The first line to copy is the one with "face_panel();"; the last is the one with "obj.parent = None". Copy each line in that range exactly, leaving out all others.

[start]

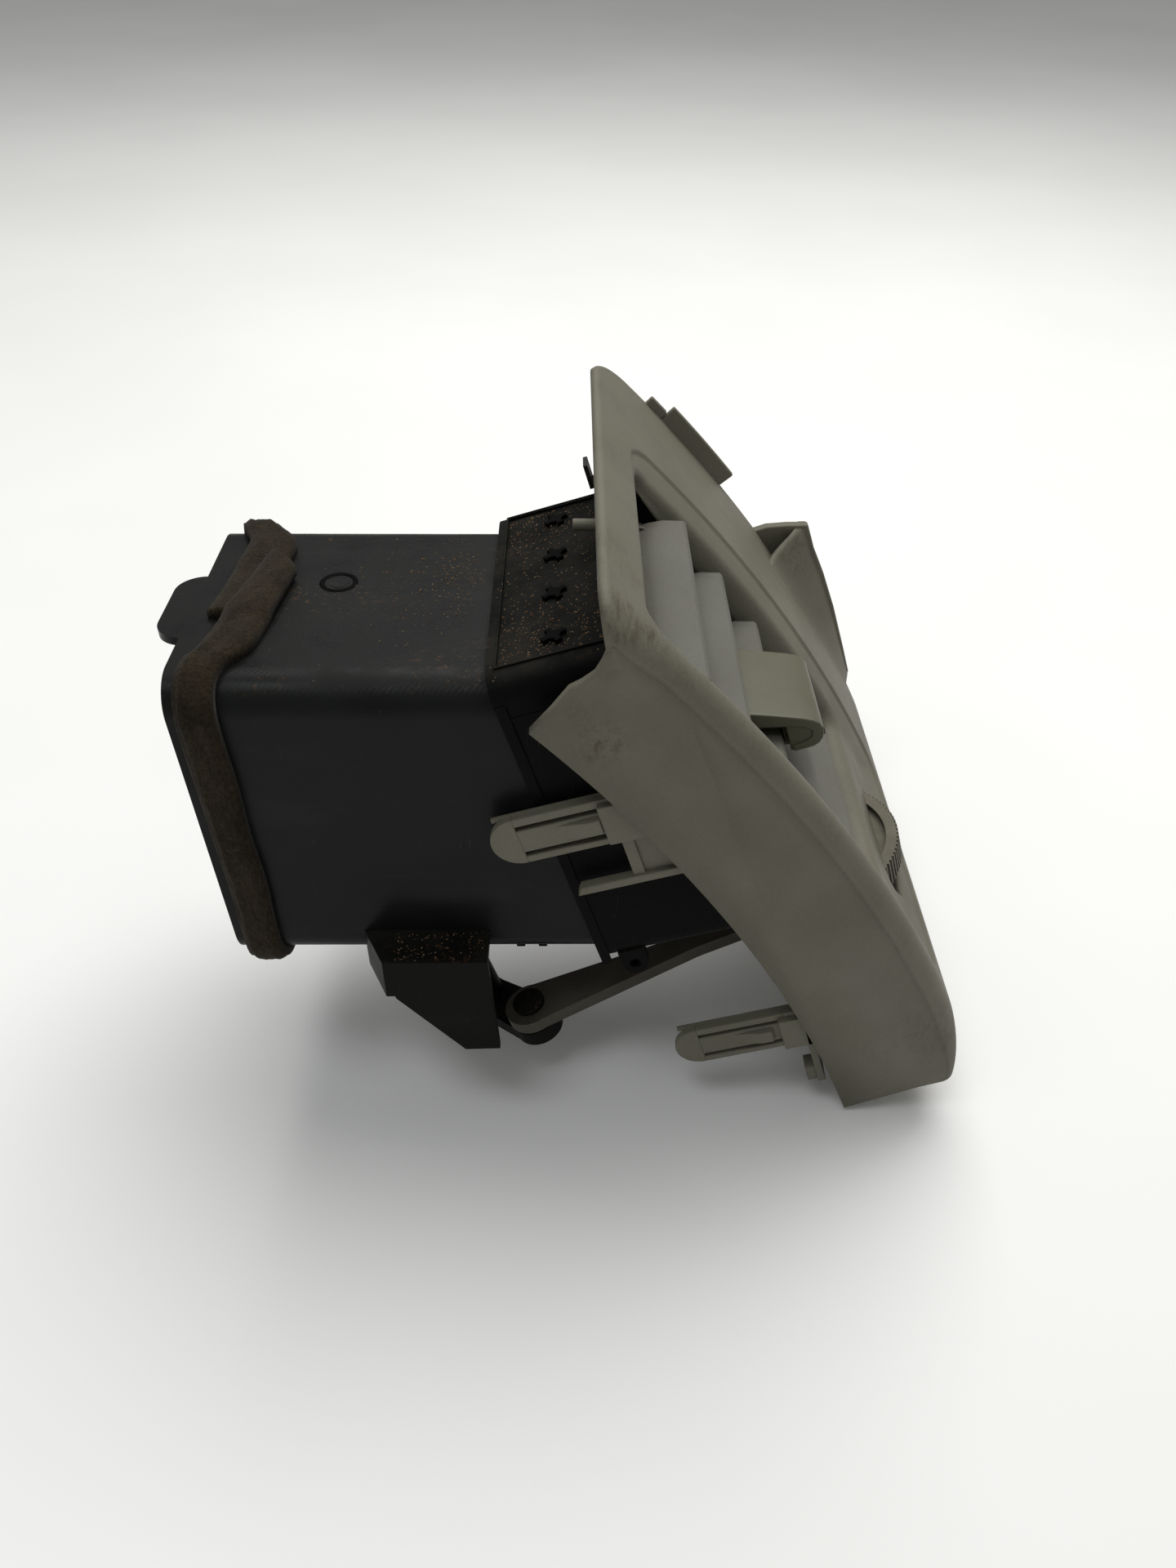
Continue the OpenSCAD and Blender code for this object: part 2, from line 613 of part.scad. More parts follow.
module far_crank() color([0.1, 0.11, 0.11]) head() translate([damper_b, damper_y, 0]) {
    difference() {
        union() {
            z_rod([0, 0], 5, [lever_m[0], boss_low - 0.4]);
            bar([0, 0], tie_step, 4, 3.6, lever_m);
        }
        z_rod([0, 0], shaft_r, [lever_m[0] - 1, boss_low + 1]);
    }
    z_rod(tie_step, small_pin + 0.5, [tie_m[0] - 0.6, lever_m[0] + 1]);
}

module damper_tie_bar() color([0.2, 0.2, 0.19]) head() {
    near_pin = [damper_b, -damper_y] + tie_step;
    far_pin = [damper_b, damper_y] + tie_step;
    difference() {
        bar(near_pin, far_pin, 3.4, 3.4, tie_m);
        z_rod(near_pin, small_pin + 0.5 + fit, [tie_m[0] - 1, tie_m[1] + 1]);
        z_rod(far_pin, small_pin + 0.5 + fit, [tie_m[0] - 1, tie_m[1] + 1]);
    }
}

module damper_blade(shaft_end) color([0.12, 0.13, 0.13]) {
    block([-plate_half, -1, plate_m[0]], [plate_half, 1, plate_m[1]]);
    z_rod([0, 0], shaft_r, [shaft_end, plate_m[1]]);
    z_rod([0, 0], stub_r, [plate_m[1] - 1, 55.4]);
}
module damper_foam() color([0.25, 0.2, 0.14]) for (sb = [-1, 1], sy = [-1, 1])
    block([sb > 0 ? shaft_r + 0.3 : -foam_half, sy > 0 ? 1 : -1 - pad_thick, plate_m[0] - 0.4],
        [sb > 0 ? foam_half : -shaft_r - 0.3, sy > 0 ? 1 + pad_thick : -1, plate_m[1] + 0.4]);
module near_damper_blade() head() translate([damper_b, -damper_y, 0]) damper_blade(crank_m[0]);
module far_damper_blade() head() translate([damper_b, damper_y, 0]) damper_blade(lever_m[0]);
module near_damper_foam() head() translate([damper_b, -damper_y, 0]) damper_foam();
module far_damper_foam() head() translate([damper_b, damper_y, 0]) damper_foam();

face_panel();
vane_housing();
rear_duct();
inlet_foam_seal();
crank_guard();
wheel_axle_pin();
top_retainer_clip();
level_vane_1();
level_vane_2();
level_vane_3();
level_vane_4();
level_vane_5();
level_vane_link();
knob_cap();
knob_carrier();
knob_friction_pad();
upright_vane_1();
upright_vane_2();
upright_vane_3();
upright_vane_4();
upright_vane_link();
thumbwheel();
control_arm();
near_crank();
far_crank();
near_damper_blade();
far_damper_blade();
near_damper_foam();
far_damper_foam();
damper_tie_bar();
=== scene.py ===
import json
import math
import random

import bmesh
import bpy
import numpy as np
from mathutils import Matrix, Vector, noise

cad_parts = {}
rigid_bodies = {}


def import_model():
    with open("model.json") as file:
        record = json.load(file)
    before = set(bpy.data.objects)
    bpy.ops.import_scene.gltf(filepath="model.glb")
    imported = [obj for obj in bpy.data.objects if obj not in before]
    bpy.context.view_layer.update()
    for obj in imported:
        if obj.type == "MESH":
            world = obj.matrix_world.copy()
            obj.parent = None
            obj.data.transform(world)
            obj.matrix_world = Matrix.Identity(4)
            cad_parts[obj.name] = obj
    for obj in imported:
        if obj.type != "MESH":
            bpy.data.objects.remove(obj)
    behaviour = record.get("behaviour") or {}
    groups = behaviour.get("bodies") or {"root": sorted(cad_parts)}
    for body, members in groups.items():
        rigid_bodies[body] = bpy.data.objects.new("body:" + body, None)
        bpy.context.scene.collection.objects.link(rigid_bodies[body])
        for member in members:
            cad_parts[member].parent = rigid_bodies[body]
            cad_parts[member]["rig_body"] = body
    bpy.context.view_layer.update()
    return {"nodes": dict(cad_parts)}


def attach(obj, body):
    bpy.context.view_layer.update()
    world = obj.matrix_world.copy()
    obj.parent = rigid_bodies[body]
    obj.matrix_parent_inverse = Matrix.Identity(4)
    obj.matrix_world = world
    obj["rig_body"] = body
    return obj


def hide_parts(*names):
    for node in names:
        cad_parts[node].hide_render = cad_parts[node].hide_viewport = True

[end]

### Response for this exercise
face_panel();
vane_housing();
rear_duct();
inlet_foam_seal();
crank_guard();
wheel_axle_pin();
top_retainer_clip();
level_vane_1();
level_vane_2();
level_vane_3();
level_vane_4();
level_vane_5();
level_vane_link();
knob_cap();
knob_carrier();
knob_friction_pad();
upright_vane_1();
upright_vane_2();
upright_vane_3();
upright_vane_4();
upright_vane_link();
thumbwheel();
control_arm();
near_crank();
far_crank();
near_damper_blade();
far_damper_blade();
near_damper_foam();
far_damper_foam();
damper_tie_bar();
=== scene.py ===
import json
import math
import random

import bmesh
import bpy
import numpy as np
from mathutils import Matrix, Vector, noise

cad_parts = {}
rigid_bodies = {}


def import_model():
    with open("model.json") as file:
        record = json.load(file)
    before = set(bpy.data.objects)
    bpy.ops.import_scene.gltf(filepath="model.glb")
    imported = [obj for obj in bpy.data.objects if obj not in before]
    bpy.context.view_layer.update()
    for obj in imported:
        if obj.type == "MESH":
            world = obj.matrix_world.copy()
            obj.parent = None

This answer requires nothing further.